Kentucky Attorney General Daniel Cameron delivers a live address to the largely virtual 2020 Republican National Convention from the Mellon Auditorium in Washington Aug. 25, 2020. (CNS photo/Jonathan Ernst, Reuters)

WASHINGTON (CNS) -- The Supreme Court has agreed to take on a case next term from Kentucky's attorney general, who is seeking to defend the state's abortion law that was struck down by a lower court.

The law, passed in 2018 but blocked by the courts, bans an abortion procedure used after the 15th week of pregnancy. Right after the law was signed by the state's then-governor, Republican Matt Bevin, it was challenged and blocked by a federal judge who said the law was unconstitutional because it restricted a woman's constitutional right to have an abortion.

Last year, a three-judge panel of the 6th U.S. Circuit Court of Appeals, based in Ohio, upheld this decision.

The issue before the nation's high court is whether the state's attorney general, Daniel Cameron, a Republican who began his term in 2019, can weigh in on this abortion law. He asked the full 6th Circuit to reexamine the three-judge panel's ruling.

The appeals court rejected his case, saying he was too late with it, so he went to the Supreme Court, which announced March 29 it would consider the case.

In his appeal to the Supreme Court, Cameron said the 6th Circuit's refusal to let him defend the law prevented him from doing his job. He also argued that another appeals court, the 9th U.S. Circuit Court of Appeals, in California, allowed state attorneys general to intervene in cases in later stages of litigation.
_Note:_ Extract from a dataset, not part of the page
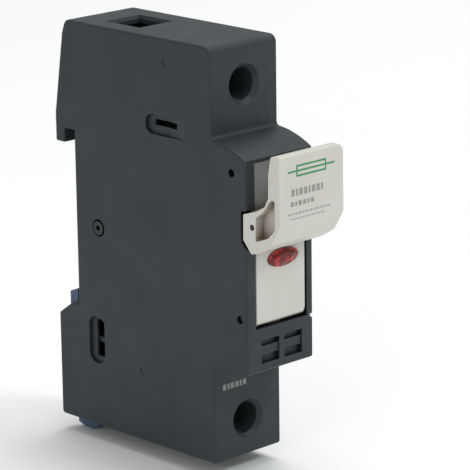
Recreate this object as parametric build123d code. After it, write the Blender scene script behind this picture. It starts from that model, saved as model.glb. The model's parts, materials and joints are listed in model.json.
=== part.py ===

Kentucky's current governor, Democrat Andy Beshear, had been the state's attorney general from 2015 to 2019. He stressed he would not challenge court decisions on the state's abortion law and also pledged during his gubernatorial campaign he would not defend abortion laws he considered unconstitutional.

Kentucky's abortion law places restrictions on a common second-trimester abortion method known as dilation and evacuation.

In a statement issued the day the court said it would look at his involvement in the case, Cameron said: "I promised Kentuckians that I would defend our laws all the way to the United States Supreme Court.”

He said the state's abortion law "reflects the conscience of Kentucky by banning the gruesome practice of live dismemberment abortions," and he added it is important that "Kentuckians have a voice before our nation's highest court. I was elected to provide that voice, and we look forward to making our case to the Supreme Court.”

Cameron also joined a rally sponsored by the Kentucky Right to Life March 29 at the Kentucky Capitol in Frankfort to announce the Supreme Court was taking this case.

In the court's brief order March 29, it turned down the attorney general's request for the court to send Kentucky's abortion case back to the lower courts based on the Supreme Court's decision last year in June Medical Services v. Russo, which struck down a Louisiana law requiring doctors who perform abortions to have the right to admit patients at a nearby hospital.

Cameron argued that the 6th Circuit made its decision just before the Supreme Court's decision.

The Supreme Court has still not announced if it will review a lower court's ruling preventing the 2018 Mississippi law from going into effect. It bans most abortions after 15 weeks of pregnancy.